Articles | Volume 15, issue 3
https://doi.org/10.5194/npg-15-409-2008
https://doi.org/10.5194/npg-15-409-2008
23 May 2008
 | 23 May 2008

Non-stationary temporal characterization of the temperature profile of a soil exposed to frost in south-eastern Canada

F. Anctil, A. Pratte, L. E. Parent, and M. A. Bolinder

Abstract. The objective of this work was to compare time and frequency fluctuations of air and soil temperatures (2-, 5-, 10-, 20- and 50-cm below the soil surface) using the continuous wavelet transform, with a particular emphasis on the daily cycle.
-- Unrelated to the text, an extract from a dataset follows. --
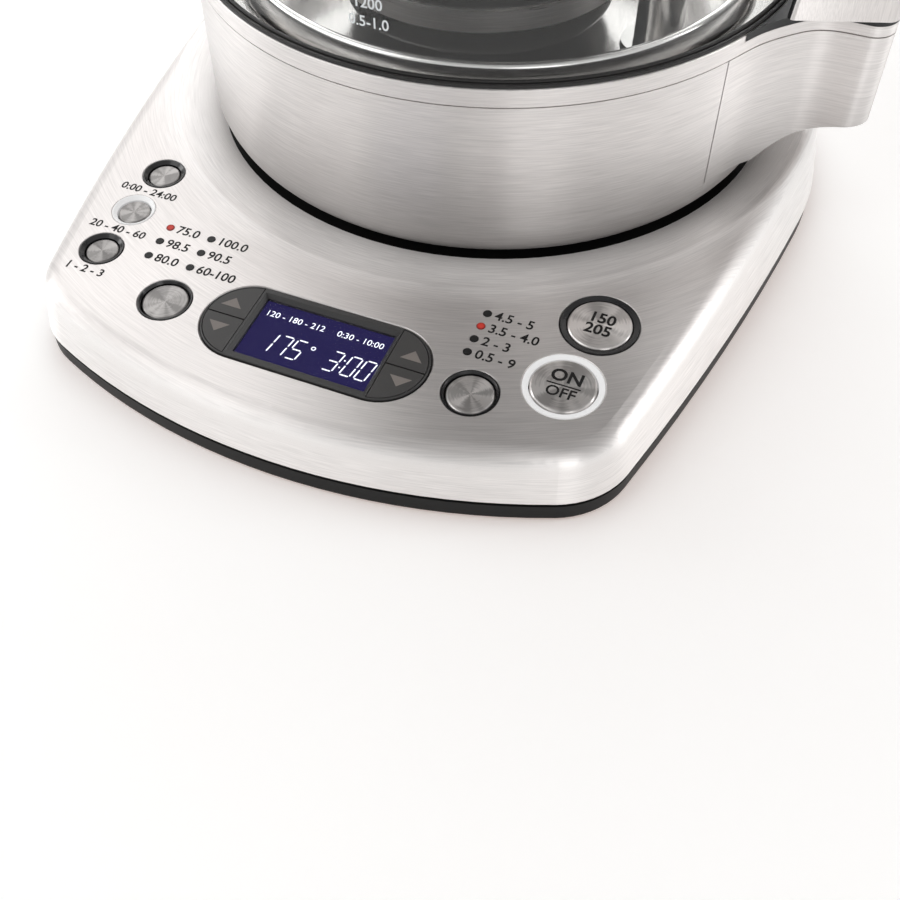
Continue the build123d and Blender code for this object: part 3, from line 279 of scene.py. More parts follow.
# ---------------------------------------------------------------------- the panel's plane
@dataclass(frozen=True)
class PanelPlane:
    """The sloping plane of the control panel.

    Attributes:
        height: of the plane at y = level_y, in metres.
        level_y: where its height is given.
        slope: its rise towards +Y.
        turn: the depths below it between which the cover's scratches turn to the wall's way.
        painted_light_depths: the depths between which a painted light begins on the cover's wall, where its
            steel is painted lighter.
    """

    height: float
    level_y: float
    slope: float
    turn: Point = (2.0 * MM, 6.0 * MM)
    painted_light_depths: Point = (0.1 * MM, 2.8 * MM)

    def z(self, y: float) -> float:
        """Height of the plane at y."""
        return self.height + self.slope * (y - self.level_y)

    def depth(self, tree: ShaderTree) -> Wire:
        """How far a material's point is below the plane."""
        _, y, z = tree.place().parts()
        return y * self.slope + (self.height - self.slope * self.level_y) - z

    def matrix(self, x: float, y: float, lift: float = 0.0) -> Matrix:
        """A place on the panel, turned so that its Z axis is the panel's normal."""
        return (Matrix.Translation((x, y, self.z(y)))
                @ Matrix.Rotation(math.atan(self.slope), 4, "X")
                @ Matrix.Translation((0.0, 0.0, lift)))

    def lift(self, point: Vector) -> float:
        """How far a point stands above the plane, along its normal."""
        return (point.z - self.z(point.y)) / math.hypot(1.0, self.slope)


def press_axis() -> Vector:
    """The direction in which the buttons are pressed."""
    return Vector(next(j["axis"] for j in frame["joints"] if j["name"] == "start_button_press"))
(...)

The analysis of wavelet power spectra and cross power spectra provided detailed non-stationary accounts with respect to frequencies (or periods) and to time of the structure of the data and also of the relationships that exist between time series. For this particular application to the temperature profile of a soil exposed to frost, both the air temperature and the 2-cm depth soil temperature time series exhibited a dominant power peak at 1-d periodicity, prominent from spring to autumn. This feature was gradually damped as it propagated deeper into the soil and was weak for the 20-cm depth. Influence of the incoming solar radiation was also revealed in the wavelet power spectra analysis by a weaker intensity of the 1-d peak. The principal divergence between air and soil temperatures, besides damping, occurred in winter from the latent heat release associated to the freezing of the soil water and the insulation effect of snowpack that cease the dependence of the soil temperature to the air temperature. Attenuation and phase-shifting of the 1-d periodicity could be quantified through scale-averaged power spectra and time-lag estimations. Air temperature variance was only partly transferred to the 2-cm soil temperature time series and much less so to the 20-cm soil depth.